Repeat only the lines from the one containing "addBandPegs();" through the one containing "obj.parent = empty", exactly as written, both ends included.

Collected material start

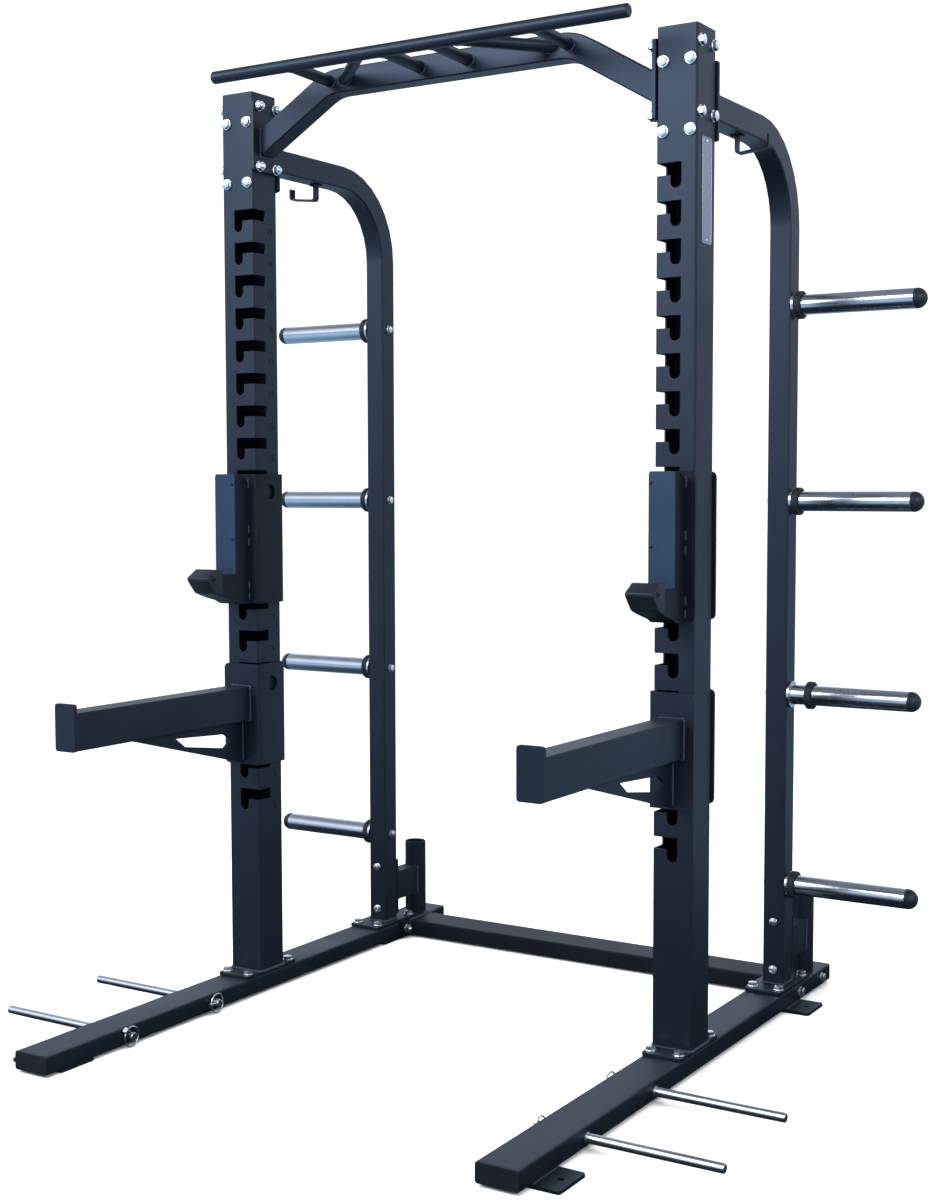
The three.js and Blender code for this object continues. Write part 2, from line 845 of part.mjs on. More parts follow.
function jCupBody() {
  const floorZ = cradleFloor - liner.thickness;
  const top = jCupBottom + jCup.height;
  const face = bracketFront - saddle.depth + liner.thickness;
  const across = around(railX, jCup.width);
  const root = bracketFront + weldBite;
  const tongue = offsetLine(hookTip, -(tipCap.wall + clearance));
  const arm = extrude(
    polygon([
      [root, jCupBottom],
      ...hookRoot,
      [capEdge + clearance, hookTip[0][1]],
      ...tongue,
      [capEdge + clearance, tongue.at(-1)[1]],
      [capEdge + clearance, floorZ],
      [root, floorZ],
    ]),
    across,
    "x",
  );
  const cheek = polygon([
    [root, floorZ - weldBite],
    [face, floorZ - weldBite],
    [face, top],
    [bracketFront - saddle.depth + saddle.chamferDepth, top],
    [bracketFront, top - saddle.chamferHeight],
    [root, top - saddle.chamferHeight],
  ]);
  const [inner, outer] = across;
  const cheeks = [
    extrude(cheek, [inner, inner + jCup.plate], "x"),
    extrude(cheek, [outer - jCup.plate, outer], "x"),
  ];
  const web = block(across, [face, face + jCup.plate], [floorZ - weldBite, top]);
  return join([slotBracket(jCupBottom, jCup.height, jCup.pinSlots), arm, ...cheeks, web]);
}

function jCupLiner() {
  const face = bracketFront - saddle.depth;
  const back = face + liner.thickness - clearance;
  const underside = cradleFloor - liner.thickness + clearance;
  const upwards = extrude(
    roundedRectangle(around(railX, jCup.width), [underside, jCupBottom + jCup.height], liner.corner),
    [face, back],
    "y",
  );
  const floor = block(around(railX, jCup.width), [capEdge + 2 * clearance, back], [underside, cradleFloor]);
  return upwards.add(floor);
}

function jCupTipCap() {
  const shell = extrude(polygon(hookTip), around(railX, jCup.width + 2 * (tipCap.sideWall + clearance)), "x");
  const cavity = offsetLine(hookTip, -tipCap.wall);
  const inside = polygon([
    [capEdge + overrun, cavity[0][1]],
    ...cavity,
    [capEdge + overrun, cavity.at(-1)[1]],
  ]);
  return cut(shell, [extrude(inside, around(railX, jCup.width + 2 * clearance), "x")]);
}

// Safety arms

function safetyArmBody() {
  const bottom = slotBottom(safety.slot) + safety.top - safety.height;
  const armTop = bottom + safety.height - safetyArm.topFromBracket;
  const armBottom = armTop - safetyArm.height;
  const armEnd = bracketFront - safetyArm.length;
  const arm = extrude(
    roundedRectangle(around(railX, safetyArm.width), [armBottom, armTop], safetyArm.corner),
    [armEnd, bracketFront + weldBite],
    "y",
  );
  const plateBottom = armBottom - stopPlate.below;
  const stop = extrude(
    roundedRectangle(
      around(railX, stopPlate.width),
      [plateBottom, plateBottom + stopPlate.height],
      stopPlate.corner,
    ),
    [armEnd - stopPlate.thickness, armEnd + weldBite],
    "y",
  );
  const body = slotBracket(bottom, safety.height, safety.pinSlots);
  return join([body, arm, stop, gussetPlate(bottom, armBottom)]);
}

function gussetPlate(bottom, armBottom) {
  const drop = armBottom - bottom - gusset.toe;
  const toe = bracketFront - gusset.length;
  const outline = polygon([
    [bracketFront + weldBite, bottom + gusset.toe],
    [bracketFront, bottom + gusset.toe],
    [toe, armBottom],
    [toe, armBottom + weldBite],
    [bracketFront + weldBite, armBottom + weldBite],
  ]);
  const opening = gussetWindowShares.map(([reach, rise]) => [
    bracketFront - reach * gusset.length,
    bottom + gusset.toe + rise * drop,
  ]);
  outline.holes.push(polygon(opening));
  return extrude(outline, around(railX, gusset.thickness), "x");
}

// The whole rack

addBase();
placePair("upright", uprightPost(), "paint");
placePair("rear_frame", rearFrame(), "paint");
placePair("accessory_hook", accessoryHook(), "paint");
place(rack, "rear_crossbar", geometryOf(rearCrossbar()), "paint");
place(rack, "pull_up_bar", geometryOf(pullUpBar()), "paint");
placePair("barbell_holder", barbellHolder(), "paint");
addWeightPegs();
addBandPegs();
placePair("j_cup", jCupBody(), "paint");
placePair("j_cup_liner", jCupLiner(), "plastic");
placePair("j_cup_tip_cap", jCupTipCap(), "plastic");
placePair("safety_arm", safetyArmBody(), "paint");

export default rack;
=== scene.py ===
# %% [markdown]
# Dressing a half rack.
# A half rack is a steel frame for barbell training. Its two slotted uprights stand on long base tubes,
# and J-cups and safety arms hook into the slots. The CAD frame already has every piece in its place.
# This lesson gives each piece the finish of the real one, and adds what CAD left out: bolts, welds,
# a bare name plate, slot numbers and the soft roundness of moulded and turned parts.

import json
import math

import bmesh
import bpy
import numpy as np
from mathutils import Matrix, Vector


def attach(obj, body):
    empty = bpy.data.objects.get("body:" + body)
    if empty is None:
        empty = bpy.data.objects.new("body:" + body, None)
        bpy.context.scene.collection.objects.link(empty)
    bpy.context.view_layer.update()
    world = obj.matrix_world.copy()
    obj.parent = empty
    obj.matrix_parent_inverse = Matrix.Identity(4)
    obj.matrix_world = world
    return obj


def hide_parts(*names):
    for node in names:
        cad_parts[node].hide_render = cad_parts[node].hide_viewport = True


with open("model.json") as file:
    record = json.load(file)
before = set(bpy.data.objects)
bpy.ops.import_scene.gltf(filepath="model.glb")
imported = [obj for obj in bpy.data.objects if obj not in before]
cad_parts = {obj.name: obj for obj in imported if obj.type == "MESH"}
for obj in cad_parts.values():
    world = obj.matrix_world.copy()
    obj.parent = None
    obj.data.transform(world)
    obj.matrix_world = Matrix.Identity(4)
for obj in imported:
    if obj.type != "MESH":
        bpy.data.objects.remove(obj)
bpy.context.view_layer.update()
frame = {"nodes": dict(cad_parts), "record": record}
nodes = frame["nodes"]
MM = 0.001
SIDES = {"right": 1, "left": -1}

# %% [markdown]
# The camera stands where the photographer stood. Its place was worked out from the straight edges of the
# rack: the eye, the way it looks, the focal length in pixels and the point where the axis meets the film.
# A lens is set in millimetres of a 36 mm sensor along the longer side, so pixels are scaled to that.

# %% Camera
PHOTO_SIZE = (931, 1200)
EYE = Vector((2.06892, -3.25645, 1.22167))
YAW, PITCH, ROLL = 0.5572, 0.0689, -0.0021
FOCAL_PIXELS = 1726.06
AXIS_PIXEL = (469.74, 604.69)


def photo_camera():
    """Looks yaw to the left of +Y and pitch down, rolled about its own axis. The shift moves the frame."""
    along = Vector((-math.sin(YAW) * math.cos(PITCH), math.cos(YAW) * math.cos(PITCH), -math.sin(PITCH)))
    level = along.cross(Vector((0, 0, 1))).normalized()
    upward = level.cross(along)
    right = math.cos(ROLL) * level + math.sin(ROLL) * upward
    up = math.cos(ROLL) * upward - math.sin(ROLL) * level
    data = bpy.data.cameras.new("photo_camera")
    camera = bpy.data.objects.new("photo_camera", data)
    camera.matrix_world = Matrix.Translation(EYE) @ Matrix((right, up, -along)).transposed().to_4x4()
    longer = max(PHOTO_SIZE)
    data.sensor_fit = "AUTO"
    data.sensor_width = 36
    data.lens = FOCAL_PIXELS / longer * data.sensor_width
    data.shift_x = (PHOTO_SIZE[0] / 2 - AXIS_PIXEL[0]) / longer
    data.shift_y = (AXIS_PIXEL[1] - PHOTO_SIZE[1] / 2) / longer
    data.clip_start, data.clip_end = 0.05, 200
    bpy.context.scene.collection.objects.link(camera)
    return camera


bpy.context.scene.camera = photo_camera()
print("lens", round(bpy.context.scene.camera.data.lens, 2), "mm")

# %% [markdown]
# Every finish here is procedural: a tree of shader nodes that works a colour, a roughness and a bump out
# of the point on the surface. Wiring such trees by hand is long, so one small class wraps a socket.
# Python's own + - * on it add the Math nodes, and one method adds any other node.


# %% Shader wires
class Wire:
    """A value in a shader tree. Arithmetic on it adds Math nodes, and node() adds any other node."""

    def __init__(self, tree, socket=None):
        self.tree, self.socket = tree, socket

    def node(self, kind, settings=None, inputs=None, output=0):
        """Adds a node, sets it up, fills or links its inputs, and gives one of its outputs."""
        made = self.tree.nodes.new("ShaderNode" + kind)
        for name, value in (settings or {}).items():
            setattr(made, name, value)
        for name, value in (inputs or {}).items():
            if isinstance(value, Wire):
                self.tree.links.new(value.socket, made.inputs[name])
            else:
                made.inputs[name].default_value = value
        return Wire(self.tree, made.outputs[output])

    def math(self, operation, first, second):
        """One Math node, on this wire's tree."""
        return self.node("Math", {"operation": operation}, {0: first, 1: second})

    def __add__(self, other):
        return self.math("ADD", self, other)

    def __sub__(self, other):
        return self.math("SUBTRACT", self, other)

    def __rsub__(self, other):
        return self.math("SUBTRACT", other, self)

    def __mul__(self, other):
        return self.math("MULTIPLY", self, other)

    __radd__, __rmul__ = __add__, __mul__

    def ramp(self, low, high):
        """0 below low, 1 above high, and a smooth rise between them."""
        bounds = {"Value": self, "From Min": low, "From Max": high}
        return self.node("MapRange", {"interpolation_type": "SMOOTHSTEP"}, bounds)

    def colours(self, none, full):
        """The colour none where the value is 0 and full where it is 1."""
        return self.node("Mix", {"data_type": "RGBA"}, {0: self, 6: none, 7: full}, 2)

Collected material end

**The solution:**
addBandPegs();
placePair("j_cup", jCupBody(), "paint");
placePair("j_cup_liner", jCupLiner(), "plastic");
placePair("j_cup_tip_cap", jCupTipCap(), "plastic");
placePair("safety_arm", safetyArmBody(), "paint");

export default rack;
=== scene.py ===
# %% [markdown]
# Dressing a half rack.
# A half rack is a steel frame for barbell training. Its two slotted uprights stand on long base tubes,
# and J-cups and safety arms hook into the slots. The CAD frame already has every piece in its place.
# This lesson gives each piece the finish of the real one, and adds what CAD left out: bolts, welds,
# a bare name plate, slot numbers and the soft roundness of moulded and turned parts.

import json
import math

import bmesh
import bpy
import numpy as np
from mathutils import Matrix, Vector


def attach(obj, body):
    empty = bpy.data.objects.get("body:" + body)
    if empty is None:
        empty = bpy.data.objects.new("body:" + body, None)
        bpy.context.scene.collection.objects.link(empty)
    bpy.context.view_layer.update()
    world = obj.matrix_world.copy()
    obj.parent = empty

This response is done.